Here's the architecture:
  • Load all of the data into a huge data warehouse (MPP of course!).
  • Cluster users into their natural cliques using data mining algorithms.
  • The cliques I follow might be:
    • BI-DW (~2,000)
    • UK Mountain Biking (~1,000)
    • Web 2.0 (~5,000)
    • Twitter Celebs (~1,000)
    • Of course cliques wouldn't really have names…
  • The backend database only contains users info, not tweets.
    • Following, Followers, Clique memberships, Bloom filter of following, etc.
  • Tweets are stored in "clique streams": all tweets for a clique in reverse order.
    • New tweets are added to the top/front of the stream.
    • Tweets can exist in multiple streams as required.
    • Streams have a maximum message age.
  • To provide an update the system only has to filter a small number of streams.
    • This has got to be a 1000x reduction. (60m users to 60k possibles)

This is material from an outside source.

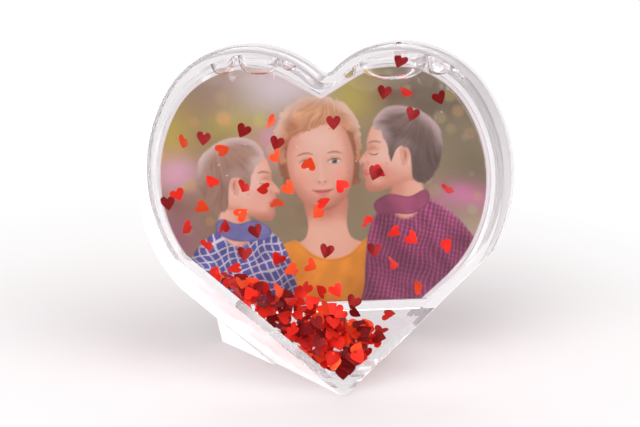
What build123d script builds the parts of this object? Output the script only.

  • The system stores a bloom filter of people a user follows as the first filter for streams.
    • Probably another 10x reduction, removes bulk of non-following clique messages.
  • The detailed filter should now be running over a very small dataset.
  • Final step is to combine the filtered streams and remove any duplicates.
  • It should go without saying that all tweets are added to the data warehouse in real time. ;-)
  • This also answers the question of how Twitter can make money: sell access to the data in that killer data warehouse.
{I have refrained from naming any specific technologies or products in the post because that's not really what it's about. Very restrained of me, don't you think?

I also haven't talked about DMs, mentions, etc. because I think that they can easily fit in this architecture and this post doesn't need to be any longer.}

UPDATE 2: This approach also makes it a lot easier to spot spam accounts. Someone may *actually* want to follow 4,000 people but they will only be in a few cliques. A spam account would be following too many different cliques.